**The exercise**: Could every line of the data be printed exactly as it reads?

───

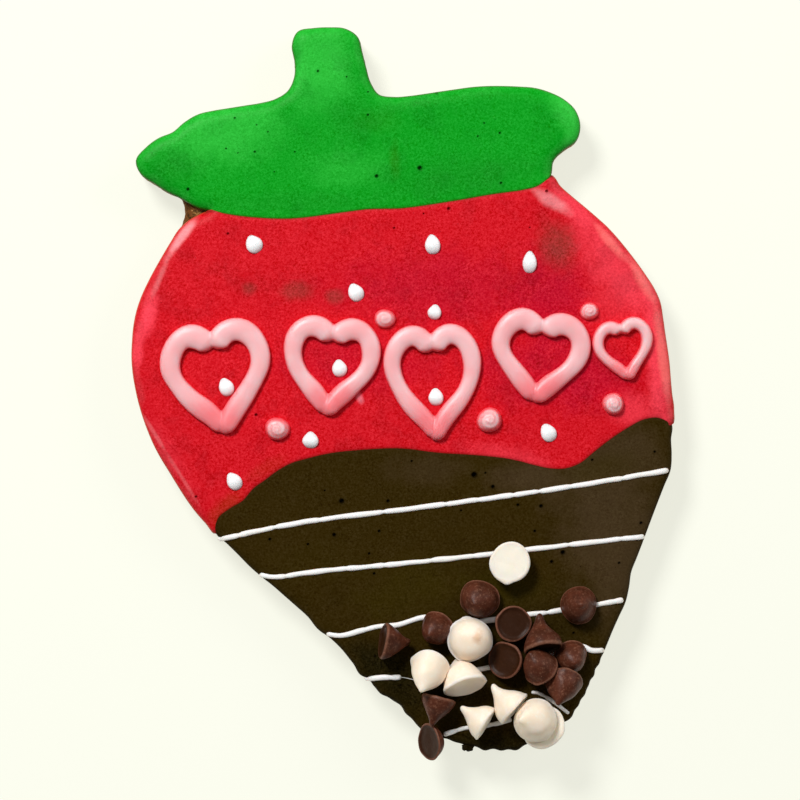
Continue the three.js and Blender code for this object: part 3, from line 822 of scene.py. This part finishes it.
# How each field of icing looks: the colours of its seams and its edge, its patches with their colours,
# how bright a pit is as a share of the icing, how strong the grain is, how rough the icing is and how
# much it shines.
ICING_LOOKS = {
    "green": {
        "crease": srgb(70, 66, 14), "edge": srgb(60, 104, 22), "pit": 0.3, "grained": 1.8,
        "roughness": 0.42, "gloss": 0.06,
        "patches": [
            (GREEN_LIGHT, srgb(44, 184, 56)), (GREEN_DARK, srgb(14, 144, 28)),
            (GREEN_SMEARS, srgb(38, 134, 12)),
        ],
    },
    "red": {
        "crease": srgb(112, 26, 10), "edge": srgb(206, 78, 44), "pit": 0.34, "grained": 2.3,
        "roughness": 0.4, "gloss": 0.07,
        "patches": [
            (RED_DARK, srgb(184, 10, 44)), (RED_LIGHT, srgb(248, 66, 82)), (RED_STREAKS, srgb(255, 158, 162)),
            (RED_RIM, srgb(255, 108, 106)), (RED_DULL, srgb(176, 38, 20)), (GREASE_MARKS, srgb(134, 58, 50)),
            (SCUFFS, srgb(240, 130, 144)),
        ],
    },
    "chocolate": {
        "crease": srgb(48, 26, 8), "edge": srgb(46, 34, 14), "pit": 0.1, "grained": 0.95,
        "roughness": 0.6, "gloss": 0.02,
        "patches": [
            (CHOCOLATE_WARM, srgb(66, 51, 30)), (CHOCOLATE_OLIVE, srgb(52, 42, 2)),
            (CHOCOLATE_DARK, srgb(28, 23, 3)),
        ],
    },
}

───

**Expected answer**:
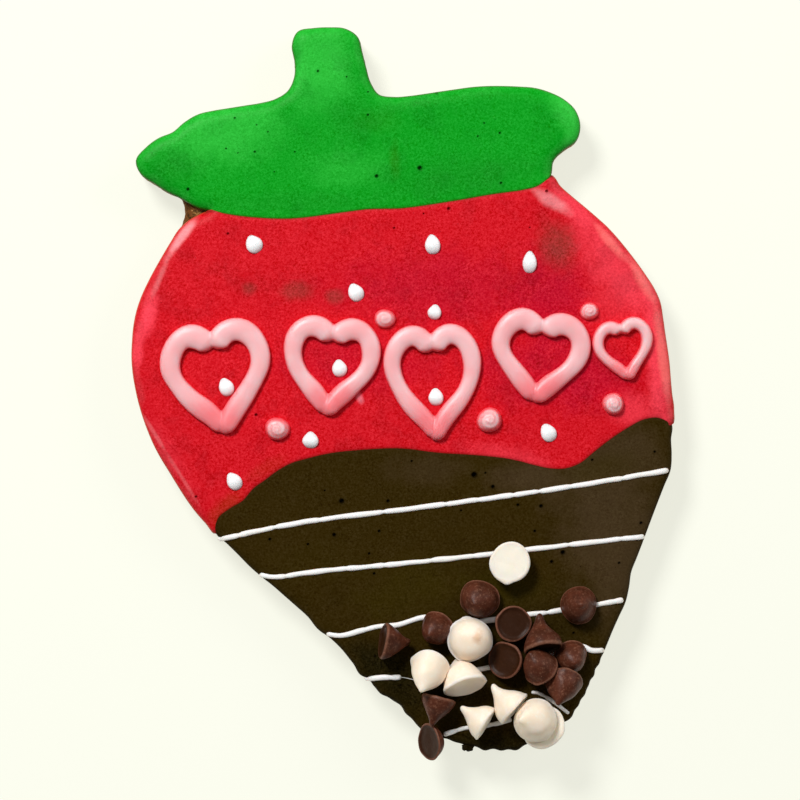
Continue the three.js and Blender code for this object: part 3, from line 822 of scene.py. This part finishes it.
# How each field of icing looks: the colours of its seams and its edge, its patches with their colours,
# how bright a pit is as a share of the icing, how strong the grain is, how rough the icing is and how
# much it shines.
ICING_LOOKS = {
    "green": {
        "crease": srgb(70, 66, 14), "edge": srgb(60, 104, 22), "pit": 0.3, "grained": 1.8,
        "roughness": 0.42, "gloss": 0.06,
        "patches": [
            (GREEN_LIGHT, srgb(44, 184, 56)), (GREEN_DARK, srgb(14, 144, 28)),
            (GREEN_SMEARS, srgb(38, 134, 12)),
        ],
    },
    "red": {
        "crease": srgb(112, 26, 10), "edge": srgb(206, 78, 44), "pit": 0.34, "grained": 2.3,
        "roughness": 0.4, "gloss": 0.07,
        "patches": [
            (RED_DARK, srgb(184, 10, 44)), (RED_LIGHT, srgb(248, 66, 82)), (RED_STREAKS, srgb(255, 158, 162)),
            (RED_RIM, srgb(255, 108, 106)), (RED_DULL, srgb(176, 38, 20)), (GREASE_MARKS, srgb(134, 58, 50)),
            (SCUFFS, srgb(240, 130, 144)),
        ],
    },
    "chocolate": {
        "crease": srgb(48, 26, 8), "edge": srgb(46, 34, 14), "pit": 0.1, "grained": 0.95,
        "roughness": 0.6, "gloss": 0.02,
        "patches": [
            (CHOCOLATE_WARM, srgb(66, 51, 30)), (CHOCOLATE_OLIVE, srgb(52, 42, 2)),
            (CHOCOLATE_DARK, srgb(28, 23, 3)),
        ],
    },
}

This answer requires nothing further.